The July 2008 Ensign has an article titled “Cancer, Nutrition, and the Word of Wisdom.” I think it is ill-advised for several reasons.
We should not be following the Word of Wisdom because scientists have identified pragmatic benefits from it. We should be following it out of obedience to the word of God and the doctrines of the Church. A little thought experiment might illustrate why this is so: imagine the following headlines in the newspaper tomorrow:
Scientists Prove Cigarettes Lengthen Life
Leading Nutritionist: Meth Users Don’t Get Cancer
AMA Endorses Beer to Prevent Birth Defects 
If your testimony of the WoW had been based on Ensign articles explaining its scientific benefits, I think you might be tempted to jump ship when faced with contradictory evidence. If your testimony of the WoW was based on a spiritual witness that it is a commandment for modern saints, you’d see those headlines and then turn to the funnies with a shrug.

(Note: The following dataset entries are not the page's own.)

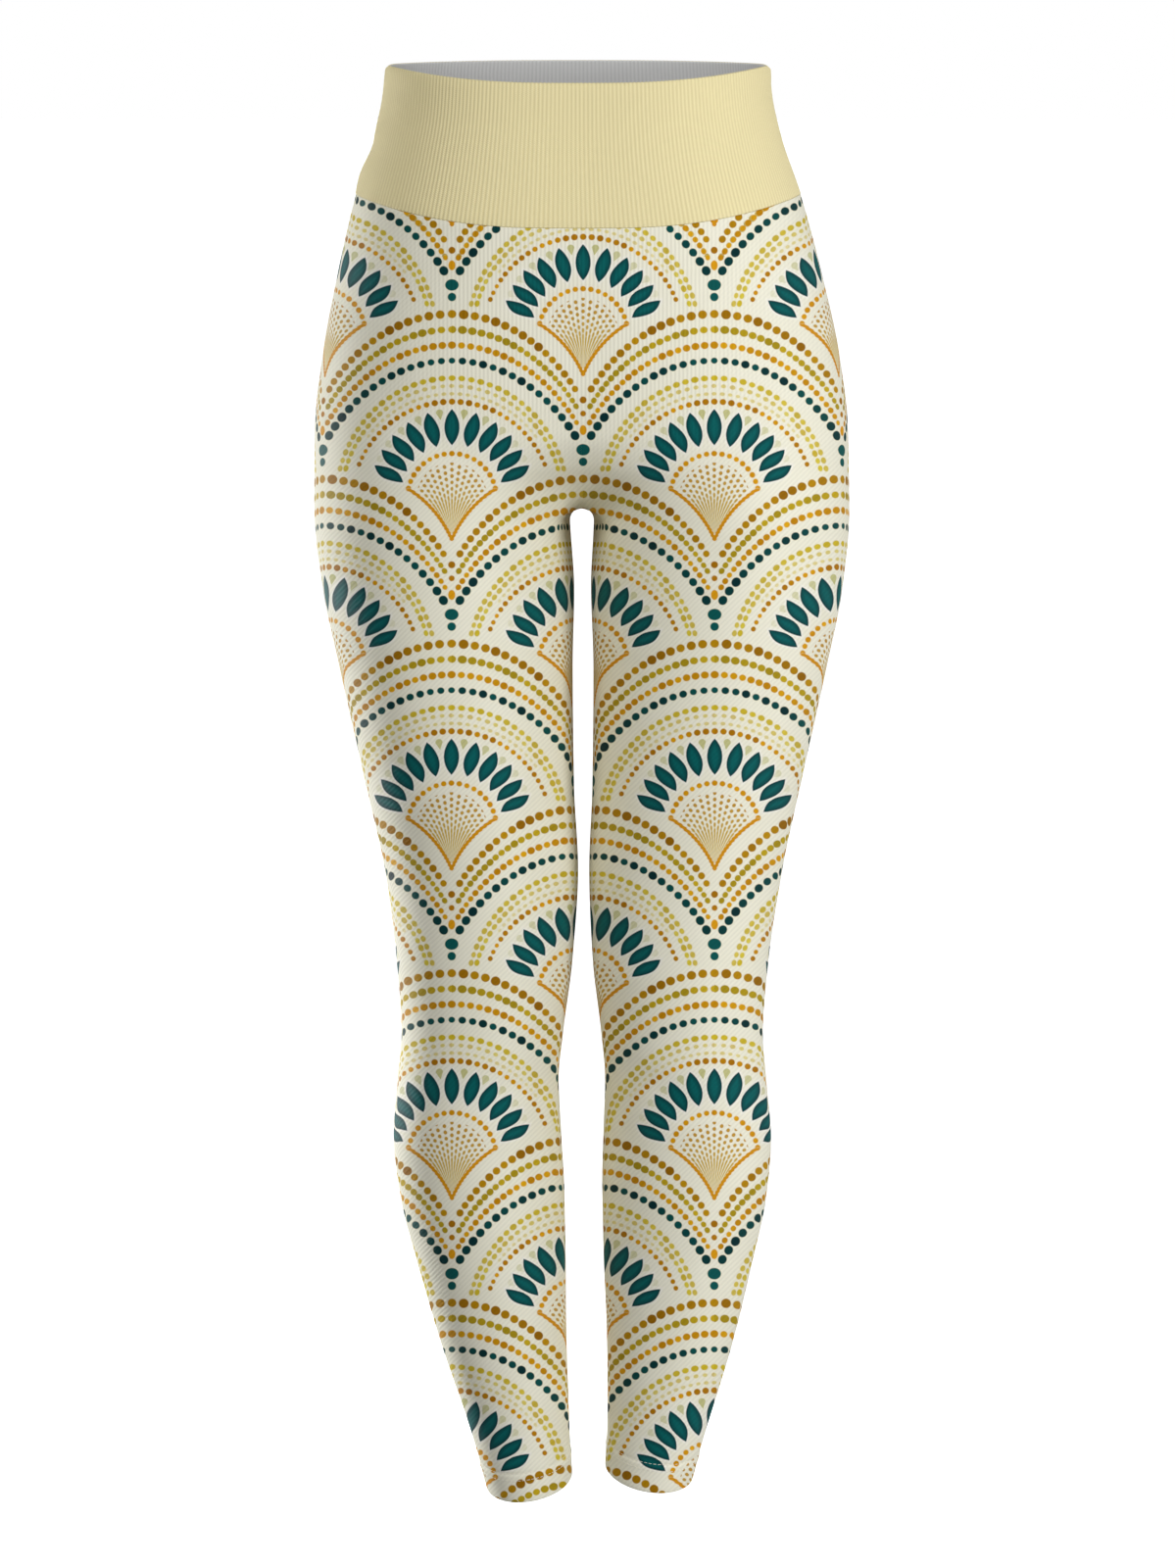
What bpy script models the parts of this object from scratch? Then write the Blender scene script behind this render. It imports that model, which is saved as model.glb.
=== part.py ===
"""High-waisted, full-length leggings in the hollow form they keep when worn.

Three sewn pieces: a rib-knit waistband and two legs of smooth stretch knit. Each leg is one
panel that runs from the centre-front seam round the outer side to the centre-back seam, and
closes on itself below the crotch. Lengths in the tables are in millimetres; the model is in
metres, +Z up, front towards -Y, with its origin in the middle of the waist opening.
"""
import math
from collections import namedtuple

import bmesh
import bpy
import numpy as np

MM = 0.001

# Driving lengths, measured down from the waist edge at the sides
BAND_HEIGHT = 84.0
CROTCH_DOWN = 291.5
HEM_DOWN = {"left": 943.5, "right": 950.0}
HEM_DEPTH = 20.0

# Cloth
LEG_WALL = 1.4
BAND_WALL = 1.8
HEM_TURN_WALL = 1.0
HEM_PINCH = 0.35
SEAM_GAP = 0.3
RIB_COUNT = 266
RIB_HEIGHT = 0.35

# Mesh density
HALF_COLUMNS = 16
ROWS_ABOVE_CROTCH = 10
BAND_ROWS = (0.0, 0.12, 0.4, 0.7, 1.0)
INNER_PER_RIB_COLUMNS = 4

# The crotch: how much the two thighs still melt together there and how far below it that ends,
# how far below it they stand apart by their full gap, and the rounding where the inseams meet
CROTCH_MELT = 0.15
MELT_ENDS = 150.0
GAP_FULL = 90.0
CROTCH_ROUND = 8.0
CROTCH_FLAT = 13.0
CROTCH_SPREAD = 120.0

# Half widths and depths of the worn form at each level: outer and gap are measured from the
# centre line to the leg's outer and inner edge, front and back are the places of the furthest
# front and back (front is -Y), and lean is the sideways shift of the centre line.
Section = namedtuple("Section", "down outer gap front back lean")
FORM = (
    Section(0, 125.6, 0.0, -89, 91, -3.4),
    Section(20, 127.4, 0.0, -91, 93, -3.4),
    Section(47, 133.6, 0.0, -96, 97, -3.4),
    Section(86, 146.4, 0.0, -103, 104, -2.8),
    Section(137, 159.4, 0.0, -107, 115, -1.8),
    Section(189, 170.2, 0.0, -108, 126, -1.0),
    Section(240, 176.2, 0.0, -106, 130, -0.8),
    Section(CROTCH_DOWN, 176.8, 8.0, -103, 117, -0.5),
    Section(344, 171.6, 5.5, -100, 100, 0.0),
    Section(396, 160.9, 6.8, -97, 88, 0.3),
    Section(474, 143.8, 6.0, -90, 75, 0.4),
    Section(530, 131.8, 3.6, -83, 67, 0.7),
    Section(590, 123.6, 6.6, -76, 59, 0.0),
    Section(640, 120.3, 12.6, -68, 57, -0.3),
    Section(672, 123.0, 15.4, -62, 62, -0.5),
    Section(712, 126.2, 14.0, -57, 70, -0.2),
    Section(752, 122.3, 12.6, -52, 71, 0.5),
    Section(791, 113.2, 12.6, -45, 67, 1.3),
    Section(850, 97.8, 13.5, -33, 62, 2.7),
    Section(912, 78.6, 12.8, -21, 58, 3.8),
    Section(950, 68.4, 11.2, -15, 57, 3.9),
)

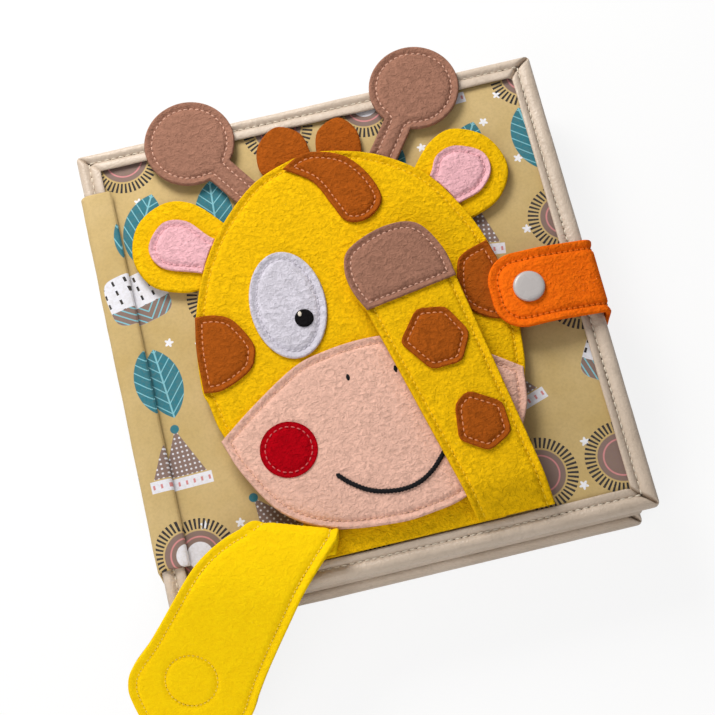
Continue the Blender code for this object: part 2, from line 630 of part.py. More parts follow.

I think the “science shows our faith is right” approach is dangerous primarily for a more insidious reason, however: it encourages us to expect scientific backing for the tenets of our faith. And so when the sociologists can’t show that day care is harmful and the archaeologists can’t find any Nephites and the family scientists discover that children raised by same-sex parents turn out just fine, thank you very much, confusion is sown in people who were raised on a steady diet of the scientific “evidence” for our beliefs and practices. This may not seem terribly important to those of you with strong, well-founded testimonies, but as a convert, I can see the danger in encouraging people to think that science has (or soon will) prove the veracity of all of our doctrines and practices. It isn’t going to (in our lifetimes) and expecting it to is to build on the sandiest of foundations.
That’s my objection to the approach of the article, but I had problems with some of the specifics as well. At one point the author writes, “From the perspective of medical science, most investigators who have examined the effects of caffeine suggest that caffeinated beverages should not be consumed in large quantities.” Of course, he has to say “large quantities” because most investigators would not agree that very small quantities would have harmful effects. As we all know from the overblown “rat studies” large enough quantities of pretty much any innocuous thing will do you in. But what does this have to do with the WoW, which prohibits all hot drinks? (And I won’t even get into the hot drink/caffeine issue here.) In this case, the scientific evidence most definitely does not support the WoW’s complete prohibition on hot drinks, so why even mention it?
Even worse is the section on alcohol. The author notes that alcohol is implicated in an increased risk of some cancers. OK, fine. But google “health benefits of red wine” and then tell me if you think that his brief paragraph can be called representative of the current state of the research on health consequences of alcohol consumption. (Short answer: no.) It is unethical to cherry-pick a few studies that suggest a link between alcohol consumption (in general) and (a few types of) cancer while ignoring the much larger body of evidence that suggests that not only is red wine not harmful, but that it has enough health-promoting benefits that many of his colleagues recommend daily consumption of red wine in order to ward off cancer and other health problems.
The only thing worse than linking gospel principles to science is linking them to bad science.
And I can’t resist ending on a flippant note: Why on earth would an LDS person trot out studies showing that faithful Saints live longer than average? I thought our goal was to return to God’s presence. Are you telling me that following the commandments delays that? Problematical, I say.
 When my mother was pregnant with me in 1974, her OB/GYN told her to drink beer. I can’t remember what reason was given, but it was all very scientific.